Jessica at Read React Review is spending the next few days walking through Thomas J. Roberts‘ 1990 book An Aesthetics of Junk Fiction, which studies the differences between genre and literary novels, and the points where their readerships diverge and overlap. Jessica (who isn’t divulging her last name, best as I can tell) is an academic and a romance reader, so she brings an interesting perspective to the matter. And though she doesn’t quite say it explicitly, her post opens up the question of how much some of these distinctions have collapsed recently—and how often writers have tried to collapse them.

As Jessica describes it, Thomas breaks down fiction into four categories: At the extremes are classics and “junk fiction” (ie, genre fiction), and in the middle are “serious fiction” (literary fiction, apparently) and “plain fiction” (i.e., bestsellers). Thomas attempts to define who reads what, and Jessica has a lot of fun calling him on his nonsense. What I’m trying to figure out is if the problem here is with Thomas or with the time he was writing in. The past 20 years have been defined by hybridization on all fronts, with plenty of literary novelists rising up from genre writing and literary novelists trying their hand at page-turners.

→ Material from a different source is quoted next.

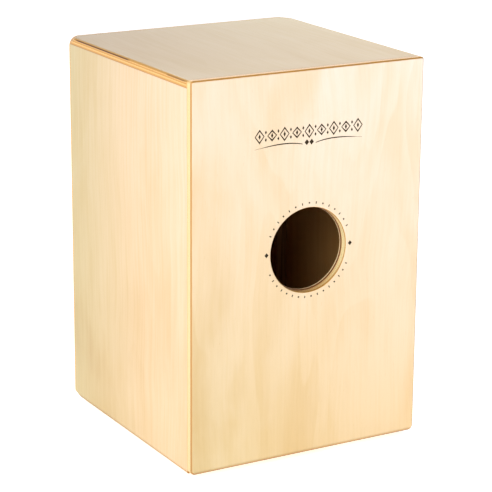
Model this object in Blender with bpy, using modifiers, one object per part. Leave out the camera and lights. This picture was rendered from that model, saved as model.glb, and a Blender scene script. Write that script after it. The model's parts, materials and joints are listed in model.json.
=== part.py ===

But these conflations have always been with us, yes? I recently read a forthcoming biography of Pearl S. Buck, and if any writer had a mission to bring sentiment to literary fiction, she was at it in the 1920s. Tom Wolfe‘s The Bonfire of the Vanities, everything else aside, was an episodic page-turner from a literary writer. What may have changed is that such attempts to merge of literary and genre are more intentional. It’s just one data point, but I’m thinking of Sarah Blake‘s The Postmistress, a likable novel about three women during World War II. Its mix of war stories and tales from the home front isn’t cynically devised—indeed, Blake writes engagingly about how Londoners endured the Blitz—but it is intended to whipsaw the reader between the sentimental stuff and the stuff of literary novels. That’s not just my judgment; it’s Blake’s editor’s. In a letter attached to attached to pre-publication copies of The Postmistress, Amy Einhorn writes: “When I started Amy Einhorn Books, my mission statement was to hit that sweet spot between literary and commercial. … Sarah Blake has written a book that has nailed that sweet-spot with a bull’s-eye.”

None of which means that the differences between genre and literary have entirely collapsed, and Jessica points out various cases where literary types fail to read and understand genre on its own terms. But there’s a lot more movement between Thomas’ categories than what Thomas seems to address.

Links: Home and Abroad

A museum dedicated to the life and work of Pearl S. Buck is set to open in her hometown of Zhenjiang, China. Among the papers that will be presented there for an upcoming conference on Buck: One written by Black Eyed Peas’ Apl.de.ap (his Wikipedia page notes that the Pearl S. Buck Foundation found him a home after his father abandoned him).

Massachusetts now has an official state novel.

If you’re going to Don DeLillo‘s reading at Skidmore College on Tuesday, could you please ask him about his weird statement to the New Yorker‘s book blog about his blogging for the Onion?

Joseph O’Neill
on the cratering of the financial markets, one of the subjects he takes on in his novel Netherland:

“There’s no visible sign of national disaster here. But I think there is this state of complete disorientation about what the future holds among ordinary people, and that disorientation seems to penetrate the expert sectors too. The same happened after 9/11 – the Government didn’t know what it was doing, and again it seems to have no idea. It’s an alarming state of affairs. As for the bailout? I have a friend who is a day trader, fantastic with numbers, and he thinks the necessary figure is more like $4 trillion (£2.27 trillion).”

The New Pearl

At Nextbook, novelist Jennifer Cody Epstein calls for a reassessment of the works of Pearl S. Buck. Epstein argues on behalf of Buck’s best-known work, The Good Earth, but the essay mainly focuses on Buck’s 1948 novel, Peony, about the shrinking population of Chinese Jews in the country. Epstein writes:

Peony also offers a glimpse into what makes Pearl Buck so exceptional among American writers. There’s her extraordinary eye for cultural detail; the almost effortless translation of Eastern culture and practice into tales that are not only factually accurate, but entirely sympathetic to a Western audience. There is her relentless championing of the oppressed, and her unabashed (and religiously unbiased) distrust of triumphalism in any form. In Peony, this is manifest in the old and (not coincidentally) blind rabbi who rants against “the heathen” and steadfastly maintains the unique role of the Israelites. “God has chosen my people,” he cries, “that we may eternally remind mankind of Him, Who alone rules. We are gadfly to man’s souls.” They are words that might well have been uttered by Absalom Sydenstricker, Buck’s missionary father, who for more than half a century tirelessly (if unsuccessfully) urged Chinese men and women to embrace Jesus.